- [YOUR GOAL]: Return the lines from the line containing "Write part 3" through the line containing "to the spine." exactly. No other line should appear in the answer.

○ ○ ○

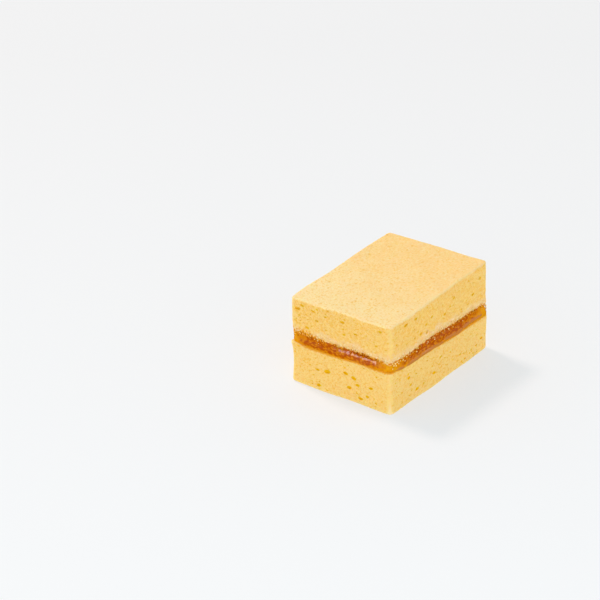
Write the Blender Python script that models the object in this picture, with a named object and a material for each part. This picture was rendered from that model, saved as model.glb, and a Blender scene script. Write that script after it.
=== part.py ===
"""A slice of chiffon cake: two cut layers of pale sponge with a band of apricot jam between them.

Metres, +Z up. X runs along the slice, Y across it, and the origin is the centre of its underside.
"""

import math
import random

import bmesh
import bpy
from mathutils import Euler, Matrix, Vector, noise

MM = 0.001

# The slice as cut.
LENGTH = 71 * MM
WIDTH = 51 * MM
CORNER_RADIUS = 1.8 * MM

# Heights above the board at the corners: (-X -Y), (+X -Y), (-X +Y), (+X +Y).
# The jam lies thicker at +X, and the top of the slice falls a little towards +Y.
BOARD = (0.0, 0.0, 0.0, 0.0)
LOWER_SPONGE_TOP = (20.3 * MM, 16.7 * MM, 19.3 * MM, 15.7 * MM)
UPPER_SPONGE_UNDERSIDE = (24.5 * MM, 22.8 * MM, 23.8 * MM, 22.0 * MM)
UPPER_SPONGE_TOP = (42.3 * MM, 42.7 * MM, 40.7 * MM, 40.2 * MM)

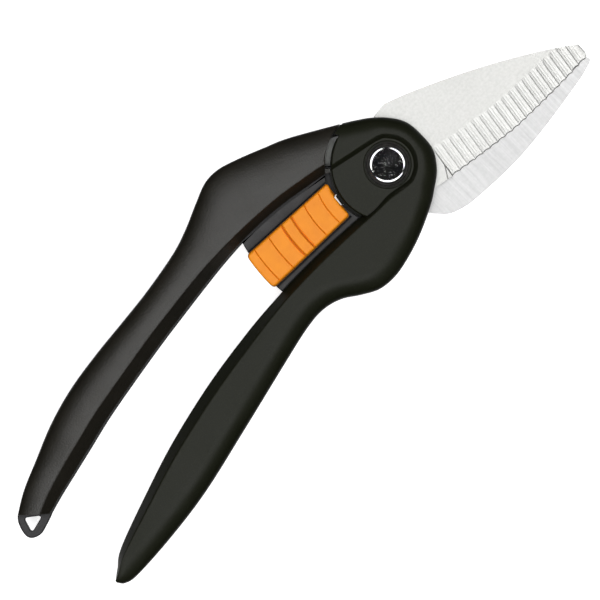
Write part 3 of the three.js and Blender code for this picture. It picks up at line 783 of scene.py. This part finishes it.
def ground_blade(columns, rest, side):
    """A blade whose edge is ground along columns from the cutting edge to the spine.

    A column is its foot, its end on the spine, the length of the ground part and how far it lies
    below the plane of the grinding. rest is the plan of what isn't ground, from the last column's
    end round the head to its foot."""
    rows = []
    for foot, end, length, drop in columns:
        foot, end = np.array(foot, float), np.array(end, float)
        span = np.linalg.norm(end - foot)
        along = (end - foot) / span
        rise = BLADE_TOP - EDGE_HEIGHT
        ground = min(length, span)
        row = []
        for share in GRIND_ROWS:
            reach = share * ground
            point = foot + reach * along
            height = EDGE_HEIGHT + rise * reach / length
            height -= drop * min(1, (length - reach) / DROP_FADE)
            row.append((*point, min(height, BLADE_GAP + EDGE_LAND + EDGE_SLOPE * reach)))
        row.append((*end, max(row[-1][2], BLADE_TOP if ground < span else 0)))
        row.append((*end, BLADE_GAP))
        row.append((*foot, BLADE_GAP))
        rows.append(row)
    count = len(rows[0])
    vertices = [point for row in rows for point in row]
    faces = [*walls(len(rows), count), tuple(range(count))]
    # The head and tang, from the last column on
    first = len(vertices)
    vertices += [(*point, BLADE_TOP) for point in rest] + [(*point, BLADE_GAP) for point in rest]
    last = (len(rows) - 1) * count
    grind_end, spine_top, spine_low, foot_low = (last + count - n for n in (4, 3, 2, 1))
    top = list(range(first, first + len(rest)))
    low = list(range(first + len(rest), first + 2 * len(rest)))
    faces.append((grind_end, spine_top, *top))
    faces.append((top[-1], *range(last, grind_end + 1)))
    faces.append((foot_low, spine_low, *low))
    faces += [(top[i], top[i + 1], low[i + 1], low[i]) for i in range(len(rest) - 1)]
    faces.append((spine_top, top[0], low[0], spine_low))
    faces.append((top[-1], last, foot_low, low[-1]))
    vertices = [(x, y, side * z) for x, y, z in vertices]
    return solid(vertices, faces)


def scribed(line):
    """V-shaped lines in the near blade's face."""
    half, depth = 0.16, 0.16
    tools = []
    for start, end in zip(line[:-1], line[1:]):
        aside = half * leftward(start, end)
        tools.append(loft([[(*(point + aside), BLADE_TOP + 0.01), (*point, BLADE_TOP - depth),
                            (*(point - aside), BLADE_TOP + 0.01)] for point in (start, end)]))
    return tools


def blade_bores(body, pins):
    return cut(body, disc(BORE_RADIUS, -9, 9), *pin_holes(pins))


def upper_blade():
    """The near blade, with its row of flutes."""
    spine = spline(UPPER_SPINE, 240)
    edge = spline(UPPER_EDGE, 400)
    columns = [
        ((63.02, -17.5), (63.1, -14.5), 9, 0),
        ((62.75, -18.1), (62.95, -14.02), 9, 0),
        ((62.3, -18.48), (62.7, -13.84), 9, 0),
    ]
    for i in range(SCALLOPS * FLUTE_STEPS + 1):
        share = i / (SCALLOPS * FLUTE_STEPS)
        across = (i % FLUTE_STEPS) / FLUTE_STEPS
        foot = by_length(edge, [share])[0]
        reach = hit(foot, FLUTE_DIRECTION, spine)
        end = foot + reach * FLUTE_DIRECTION
        foot = foot + 4 * across * (1 - across) * SCALLOP_DEPTH * FLUTE_DIRECTION
        length = FLUTE_LENGTHS[0] + (FLUTE_LENGTHS[1] - FLUTE_LENGTHS[0]) * share
        columns.append((foot, end, length, flute_profile(across)))
    rest = [*head_spine(spine, columns), *upper_blade_back(), (10.95, -15.35)]
    body = cut(ground_blade(columns, rest, 1), *scribed(PLUNGE_LINE), *scribed(PLUNGE_FACET))
    return blade_bores(body, mirrored(TANG_PINS))


def lower_blade():
    """The far blade, flat in front and ground along its edge at the rear."""
    spine = spline(LOWER_SPINE, 240)
    edge = spline(LOWER_EDGE, 120)
    direction = np.array([0.2, -0.98])
    columns = [((62.75, -19.2), (62.8, -19.85), 5, 0), ((62.4, -18.6), (62.5, -20.02), 5, 0)]
    for foot in edge:
        columns.append((foot, foot + hit(foot, direction, spine) * direction, 5, 0))
    rest = [*head_spine(spine, columns), *lower_blade_back()]
    body = cut(ground_blade(columns, rest, -1), ring_sector(**TANG_GROOVE))
    return blade_bores(body, TANG_PINS)


# ---- pivot and springs ----


def pivot_rivet():
    dome = spline([(5.45, 6.4), (5.44, 6.76), (5.33, 6.98), (5.1, 7.13), (4.8, 7.22),
                   (4.4, 7.262), (3.6, 7.28), (1.8, 7.293), (0, 7.3)], 48)
    return turned([(0, -6), (2.55, -6), (2.65, -5.9), (2.65, 5.9), (5.35, 5.9), (5.45, 6.0),
                   *dome[:-1], (0, 7.3)])


def pivot_sleeve():
    rim = spline([(3.6, -7.3), (4.45, -7.18), (4.92, -6.95), (5.22, -6.68), (5.33, -6.35)], 16)
    return turned([(0, -7.3), *rim, (5.33, -6.0), (5.23, -5.9), (3.8, -5.9), (3.8, 5.65),
                   (3.7, 5.75), (2.95, 5.75), (2.95, -6.3), (0, -6.3)])


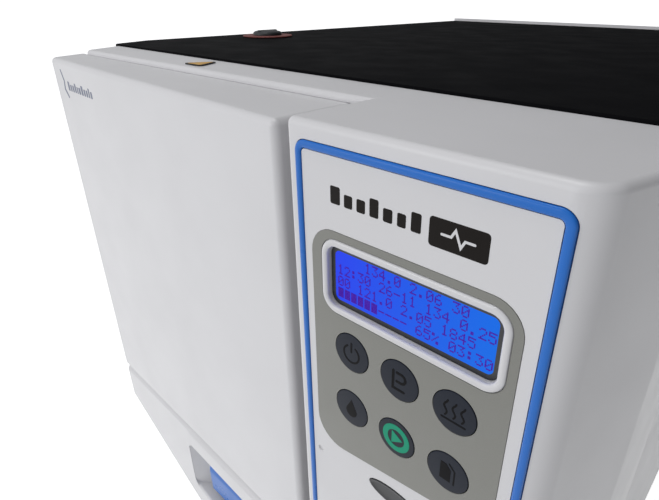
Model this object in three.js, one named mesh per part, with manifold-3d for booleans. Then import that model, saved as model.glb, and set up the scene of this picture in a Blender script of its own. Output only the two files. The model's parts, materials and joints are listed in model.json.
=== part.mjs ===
// Benchtop steam steriliser (autoclave) with a side-hung front door.
// Units are millimetres. +Z is up, the front faces -Y, +X is to the right of someone facing the door.
// The origin is on the bench, under the middle of the machine.
import * as THREE from "three";
import { mergeVertices } from "three/addons/utils/BufferGeometryUtils.js";
import Module from "manifold-3d";

const wasm = await Module();
wasm.setup();

// ---- driving dimensions -------------------------------------------------------------------

const HALF_WIDTH = 230; // to the outside of a side panel
const FACE_Y = -320; // face of the control housing
const BACK_Y = 323; // end of the drain spout
const REAR_Y = 304; // outside of the rear panel
const FOOT_H = 14;
const COVER_TOP = 421.6; // black top cover
const MOULDING_TOP = 420.2;
const MOULDING_LOW = 30;
const DOOR_TOP = 416.6;

const GAP = 0.3; // between pieces that touch
const WALL = 3; // moulded plastic
const SHEET = 1.6; // folded steel

const COVER_FRONT_Y = -241; // where the top cover meets the front moulding
const MOULDING_BACK_Y = -205;
const RECESS_Y = -267; // face that the door closes against
const BROW_Y = -272.5; // front of the low brow that overhangs the back of the closed door
const EDGE_R = 3; // rounding along the top edges of the mouldings

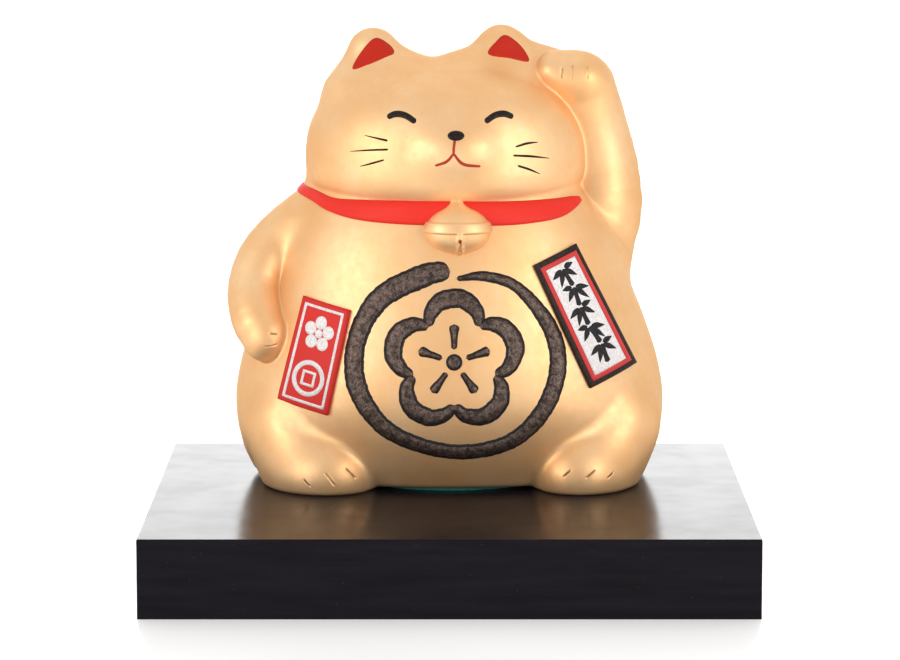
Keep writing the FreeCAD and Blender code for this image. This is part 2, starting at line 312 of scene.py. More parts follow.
def chamber_field(p):
    """The hollow that holds the coins."""
    hollow = smooth_min(torso_field(p), head_field(p), 8) + WALL
    return smooth_max(hollow, CHAMBER_FLOOR - p[:, 2], 3)


def openings_field(p):
    """The chamber with its coin slot, the base hole and the recess round it."""
    q = np.abs(p - np.array(SLOT_CENTRE)) - np.array(SLOT_HALF) + SLOT_ROUND
    slot = np.linalg.norm(np.maximum(q, 0), axis=1) + np.minimum(q.max(axis=1), 0) - SLOT_ROUND
    level = np.hypot(p[:, 0], p[:, 1])
    hole = np.maximum(level - HOLE_RADIUS, p[:, 2] - CHAMBER_FLOOR - 3)
    recess = np.maximum(level - RECESS_RADIUS, p[:, 2] - RECESS_TOP)
    return np.minimum(np.minimum(chamber_field(p), slot), np.minimum(hole, recess))


def cast_form(p):
    """Everything gold, cut flat where the feet stand."""
    return smooth_max(whole_field(p), -p[:, 2], FOOT_EDGE)


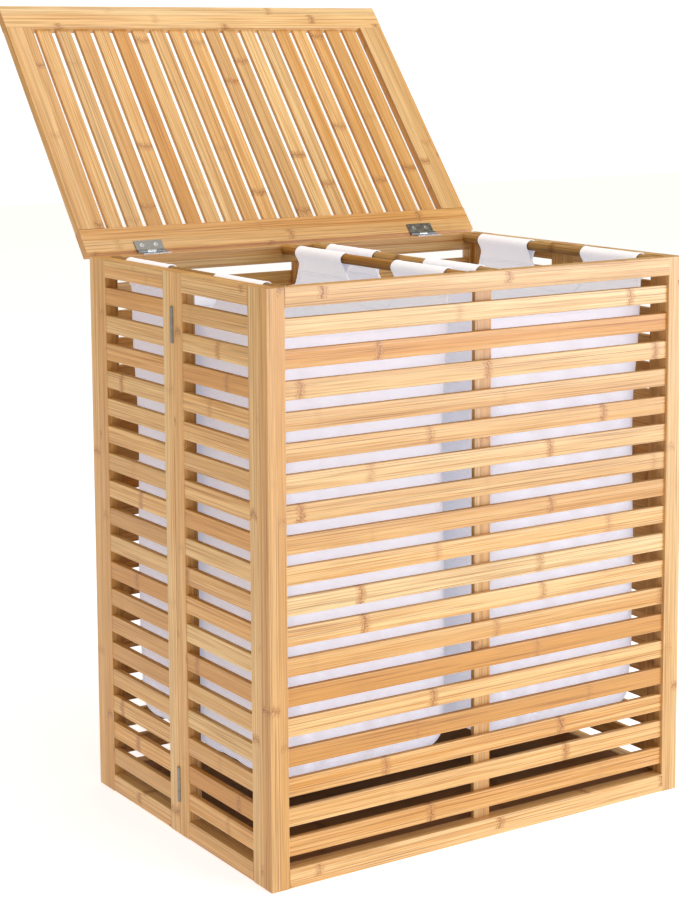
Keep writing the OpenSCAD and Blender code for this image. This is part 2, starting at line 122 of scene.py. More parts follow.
def bamboo(name, pale, dark, mark, rough):
    """Lacquered bamboo. Each glued strip has its own tone, with long streaks and
    fine fibres along it and a broken brown chevron where the cane had a node."""
    material, tree, shader = new_material(name)
    grain = add(tree, "Attribute", out="Vector", attribute_name="grain")
    strip, tone, end, eased = (add(tree, "Attribute", out="Fac", attribute_name=layer)
                               for layer in ("strip", "tone", "end", "eased"))
    noises = []
    for stretch, detail in GRAIN_NOISES:
        place = add(tree, "VectorMath", {0: grain, 1: stretch}, operation="MULTIPLY")
        noises.append(add(tree, "TexNoise", {"Vector": place, "Scale": 1.0,
                                             "Detail": detail, "Roughness": 0.6}))
    streak, bundle, thin, fibre, ragged, wander = noises
    cane = add(tree, "Math", {0: strip}, operation="FLOOR")
    own = add(tree, "TexWhiteNoise", {"W": cane}, noise_dimensions="1D")
    second = add(tree, "TexWhiteNoise", {
        "W": add(tree, "Math", {0: cane, 1: 0.37}, operation="ADD")},
        noise_dimensions="1D")

    # A cane has a node about every quarter of a metre. It shows as a brown band
    # about 14 mm long, bent like a shallow V and full of fine wandering lines.
    along = add(tree, "SeparateXYZ", {0: grain})
    count = add(tree, "Math", {0: along, 1: 1 / NODE_PITCH, 2: add(
        tree, "Math", {0: own, 1: 7.3}, operation="MULTIPLY")},
        operation="MULTIPLY_ADD")
    offset = add(tree, "Math", {0: add(tree, "Math", {0: count}, operation="FRACT"),
                                1: NODE_PITCH, 2: -NODE_PITCH / 2},
                 operation="MULTIPLY_ADD")
    across = add(tree, "Math", {0: add(tree, "Math", {0: add(
        tree, "Math", {0: strip}, operation="FRACT"), 1: 0.5}, operation="SUBTRACT")},
        operation="ABSOLUTE")
    bent = add(tree, "Math", {0: across, 1: 0.005, 2: add(
        tree, "Math", {0: ragged, 1: 0.010, 2: -0.006}, operation="MULTIPLY_ADD")},
        operation="MULTIPLY_ADD")
    gap = add(tree, "Math", {0: add(tree, "Math", {0: offset, 1: bent},
                                    operation="ADD")}, operation="ABSOLUTE")
    seen = add(tree, "TexWhiteNoise", {"Vector": add(tree, "CombineXYZ", {
        0: add(tree, "Math", {0: count}, operation="FLOOR"), 1: cane})},
        noise_dimensions="2D")
    strength = add(tree, "MapRange", {"Value": seen, "From Min": 0.10, "From Max": 0.80,
                                      "To Min": 0.12, "To Max": 1.0},
                   interpolation_type="SMOOTHSTEP")
    near = add(tree, "MapRange", {"Value": gap, "From Min": 0.0020, "From Max": 0.0085,
                                  "To Min": 1.0, "To Max": 0.0},
               interpolation_type="SMOOTHSTEP")
    band = add(tree, "Math", {0: near, 1: strength}, operation="MULTIPLY")
    rim = add(tree, "MapRange", {"Value": gap, "From Min": 0.0003, "From Max": 0.0012,
                                 "To Min": 0.7, "To Max": 0.0},
              interpolation_type="SMOOTHSTEP")
    line = add(tree, "Math", {0: rim, 1: strength}, operation="MULTIPLY")

    # The wandering lines are the contours of a noise, seven to its whole range
    contour = add(tree, "Math", {0: add(tree, "Math", {0: wander, 1: 7.0, 2: 0.5},
                                        operation="MULTIPLY_ADD"), 1: 0.5},
                  operation="PINGPONG")
    squiggle = add(tree, "MapRange", {"Value": contour, "From Min": 0.06,
                                      "From Max": 0.24, "To Min": 1.0, "To Max": 0.0},
                   interpolation_type="SMOOTHSTEP")
    marked = add(tree, "Math", {0: add(tree, "Math", {0: band, 1: squiggle},
                                       operation="MULTIPLY"),
                                1: line}, operation="MAXIMUM")

    shade = add(tree, "Math", {0: add(tree, "Math", {0: streak, 1: 1.2, 2: -0.6},
                                      operation="MULTIPLY_ADD"),
                               1: add(tree, "Math", {0: own, 1: 0.35, 2: add(
                                   tree, "Math", {0: tone, 1: 0.75},
                                   operation="MULTIPLY")}, operation="MULTIPLY_ADD")},
                operation="ADD")
    shade = add(tree, "MapRange", {"Value": shade, "From Min": -0.05, "From Max": 1.1},
                interpolation_type="SMOOTHSTEP")
    body = add(tree, "Mix", {0: shade, 6: linear(pale), 7: linear(dark)}, out=2,
               data_type="RGBA")
    for value, low, high, most, colour in ((bundle, 0.48, 0.60, 0.70, dark),
                                           (thin, 0.54, 0.66, 0.52, mark)):
        share = add(tree, "MapRange", {"Value": value, "From Min": low,
                                       "From Max": high, "To Max": most},
                    interpolation_type="SMOOTHSTEP")
        body = add(tree, "Mix", {0: share, 6: body, 7: linear(colour)}, out=2,
                   data_type="RGBA")
    hue = add(tree, "MapRange", {"Value": second, "To Min": 0.495, "To Max": 0.5045})
    depth = add(tree, "MapRange", {"Value": second, "To Min": 1.10, "To Max": 0.97})
    light = add(tree, "MapRange", {"Value": fibre, "From Min": 0.25, "From Max": 0.75,
                                   "To Min": 0.80, "To Max": 1.14})
    body = add(tree, "HueSaturation", {"Hue": hue, "Saturation": depth,
                                       "Value": light, "Color": body})

    # A cut end shows the fibres as dots, and an eased edge is painted paler, a painted highlight along the edge
    pores = add(tree, "TexVoronoi", {"Vector": grain, "Scale": 900.0}, feature="F1")
    dots = add(tree, "MapRange", {"Value": pores, "From Min": 0.15, "From Max": 0.5,
                                  "To Min": 0.6, "To Max": 0.1},
               interpolation_type="SMOOTHSTEP")
    cut = add(tree, "Mix", {0: dots, 6: linear(dark), 7: linear(mark)}, out=2,
              data_type="RGBA")
    for value, most, colour in ((band, 0.60, linear(dark)), (marked, 0.95, linear(mark)),
                                (eased, 0.25, linear("F6DDB4")), (end, 0.80, cut)):
        share = add(tree, "Math", {0: value, 1: most}, operation="MULTIPLY")
        body = add(tree, "Mix", {0: share, 6: body, 7: colour}, out=2,
                   data_type="RGBA")
    tree.links.new(body, shader.inputs["Base Color"])
    tree.links.new(add(tree, "MapRange", {"Value": fibre, "From Min": 0.25,
                                          "From Max": 0.75, "To Min": rough + 0.08,
                                          "To Max": rough - 0.06}),
                   shader.inputs["Roughness"])
    shader.inputs["IOR"].default_value = 1.48
    height = add(tree, "Math", {0: line, 1: 0.8, 2: fibre}, operation="MULTIPLY_ADD")
    bump = add(tree, "Bump", {"Height": height, "Strength": 0.35, "Distance": 0.0003})
    tree.links.new(bump, shader.inputs["Normal"])
    return material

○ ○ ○

- [EXERCISE SOLUTION]:
Write part 3 of the three.js and Blender code for this picture. It picks up at line 783 of scene.py. This part finishes it.
def ground_blade(columns, rest, side):
    """A blade whose edge is ground along columns from the cutting edge to the spine.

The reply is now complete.